#### What needs to be done:
Nothing but the lines from the line that contains "bake_transform(cloth)" through the line that contains "in fibres.name else" should appear in the output, each reproduced exactly.
-- Data for the task start --
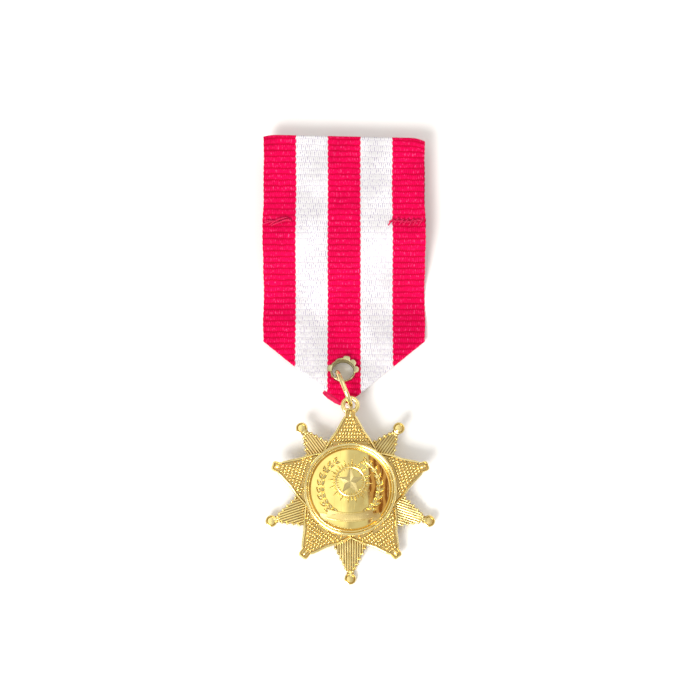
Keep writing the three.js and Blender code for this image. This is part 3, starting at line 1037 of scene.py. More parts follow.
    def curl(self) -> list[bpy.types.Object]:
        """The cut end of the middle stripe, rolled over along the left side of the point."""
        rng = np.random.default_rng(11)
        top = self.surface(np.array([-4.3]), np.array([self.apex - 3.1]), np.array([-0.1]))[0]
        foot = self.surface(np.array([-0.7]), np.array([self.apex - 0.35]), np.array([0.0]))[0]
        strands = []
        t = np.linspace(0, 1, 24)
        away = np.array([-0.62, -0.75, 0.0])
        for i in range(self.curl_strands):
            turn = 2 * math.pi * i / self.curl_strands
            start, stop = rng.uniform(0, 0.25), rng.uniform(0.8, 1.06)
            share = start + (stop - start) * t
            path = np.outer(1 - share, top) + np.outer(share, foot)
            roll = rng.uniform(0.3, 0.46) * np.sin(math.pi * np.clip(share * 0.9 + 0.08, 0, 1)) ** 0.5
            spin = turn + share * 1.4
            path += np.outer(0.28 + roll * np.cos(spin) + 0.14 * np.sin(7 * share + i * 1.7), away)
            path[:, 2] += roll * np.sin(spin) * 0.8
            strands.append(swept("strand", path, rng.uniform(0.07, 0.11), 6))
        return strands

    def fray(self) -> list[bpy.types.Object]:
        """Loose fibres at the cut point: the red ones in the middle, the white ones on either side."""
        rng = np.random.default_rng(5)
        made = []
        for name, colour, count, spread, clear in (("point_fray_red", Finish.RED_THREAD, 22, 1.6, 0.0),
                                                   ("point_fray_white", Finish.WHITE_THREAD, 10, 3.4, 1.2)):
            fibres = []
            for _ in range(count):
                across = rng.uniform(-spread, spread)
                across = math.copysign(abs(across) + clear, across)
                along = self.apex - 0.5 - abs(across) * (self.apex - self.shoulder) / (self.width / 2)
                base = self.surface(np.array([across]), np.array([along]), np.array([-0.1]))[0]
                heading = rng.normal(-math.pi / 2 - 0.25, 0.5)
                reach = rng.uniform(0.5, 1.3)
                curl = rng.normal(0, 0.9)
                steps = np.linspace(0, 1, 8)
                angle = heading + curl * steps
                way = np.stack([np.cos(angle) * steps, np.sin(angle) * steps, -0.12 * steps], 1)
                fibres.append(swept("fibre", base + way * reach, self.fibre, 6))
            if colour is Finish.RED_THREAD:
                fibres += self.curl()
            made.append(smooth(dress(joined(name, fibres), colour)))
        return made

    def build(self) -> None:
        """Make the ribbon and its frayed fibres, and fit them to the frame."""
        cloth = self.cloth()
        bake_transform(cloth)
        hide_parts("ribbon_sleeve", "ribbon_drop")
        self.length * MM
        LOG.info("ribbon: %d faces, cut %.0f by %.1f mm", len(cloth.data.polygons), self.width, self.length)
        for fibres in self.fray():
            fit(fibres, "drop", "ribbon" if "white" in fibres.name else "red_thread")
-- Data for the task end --
-- Data for the task start --
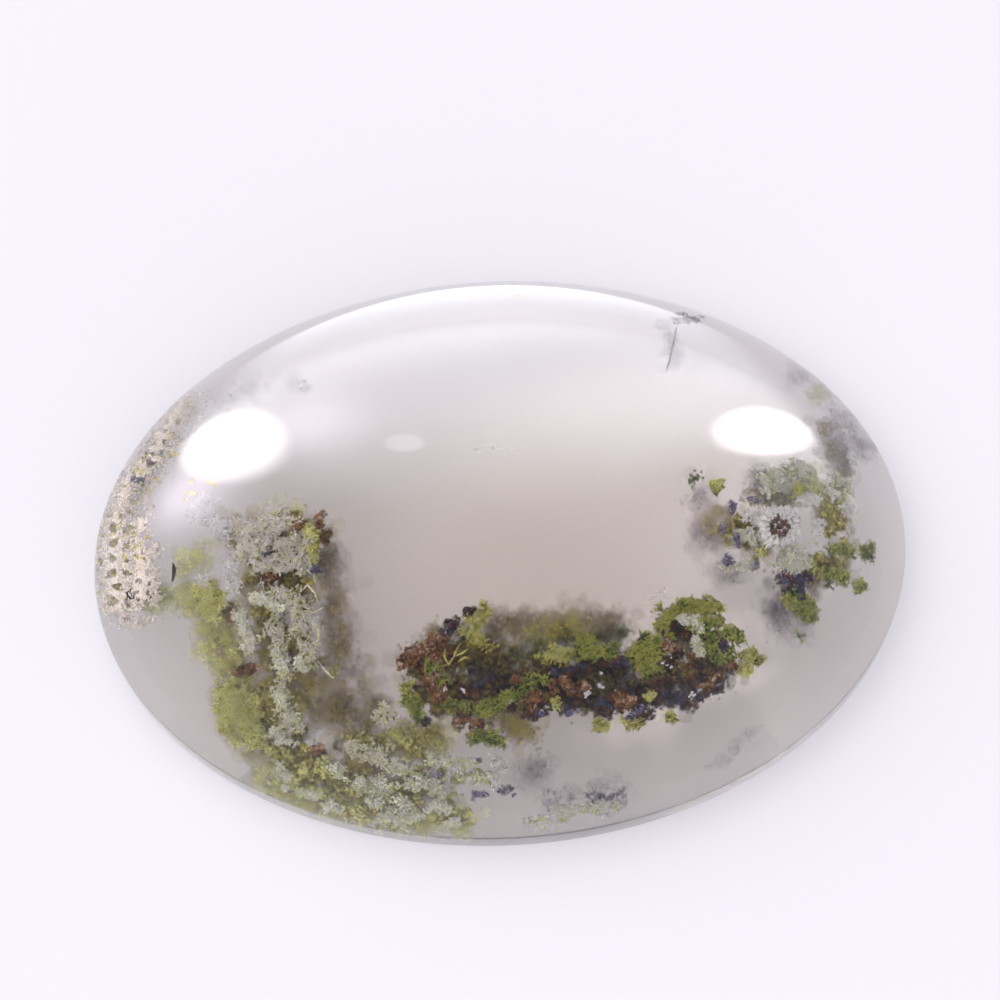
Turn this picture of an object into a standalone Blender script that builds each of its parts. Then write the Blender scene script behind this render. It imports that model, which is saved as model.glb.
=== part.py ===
-- Data for the task end --
#### Result of this task:
        bake_transform(cloth)
        hide_parts("ribbon_sleeve", "ribbon_drop")
        self.length * MM
        LOG.info("ribbon: %d faces, cut %.0f by %.1f mm", len(cloth.data.polygons), self.width, self.length)
        for fibres in self.fray():
            fit(fibres, "drop", "ribbon" if "white" in fibres.name else "red_thread")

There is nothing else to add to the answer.